Zakopiańska publiczność usłyszała piosenki z najnowszej płyty "Polanna". Koncert zaczął się od pięknie zaaranżowanej religijnej pieśni "Kiedy ranne wstają zorze". Tego wieczoru stare pieśni ludowe przeplatały się z utworami Stanisława Moniuszki, Mieczysława Karłowicza czy Karola Szymanowskiego. Anna Maria Jopek - mimo wcześniejszych przygód i zmęczenia - wyczarowała ze swoimi muzykami piękny nastrój. Na koniec - około północy - zaśpiewała razem z publicznością kilka swoich dawnych, dobrze znanych przebojów.

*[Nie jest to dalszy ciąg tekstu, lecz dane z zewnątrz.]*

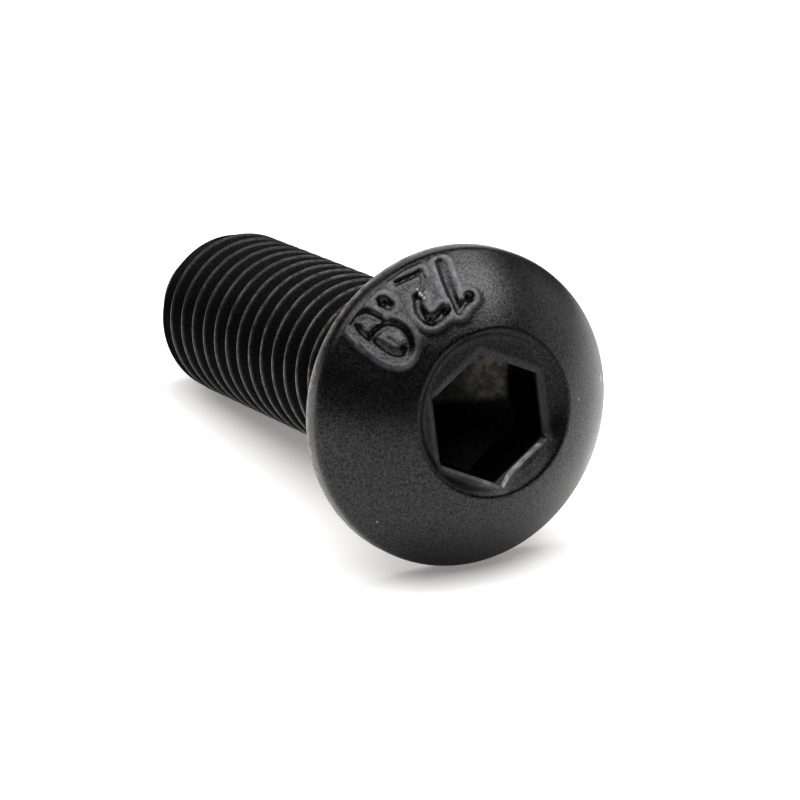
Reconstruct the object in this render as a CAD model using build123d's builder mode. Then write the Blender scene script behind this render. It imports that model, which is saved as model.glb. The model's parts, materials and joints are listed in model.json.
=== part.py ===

Podczas dwóch dni Urodzin Teatru Witkacego (22-23.02) nie mogło zabraknąć spektakli i piosenek w wykonaniu zakopiańskich aktorów. Tradycyjnie był gigantyczny tort z Samanty, życzenia i wiele ciepłych słów pod adresem tych swoistych szaleńców z Chramcówek, którzy od 28 lat nie przestają śnić, a ich somnambulizm jest niebezpiecznie zaraźliwy... Ale tylko w ten sposób choć na chwilę można, według wskazania ich mistrza, dotknąć Tajemnicy Istnienia, czego im i sobie gorąco - nie tylko urodzinowo - życzę.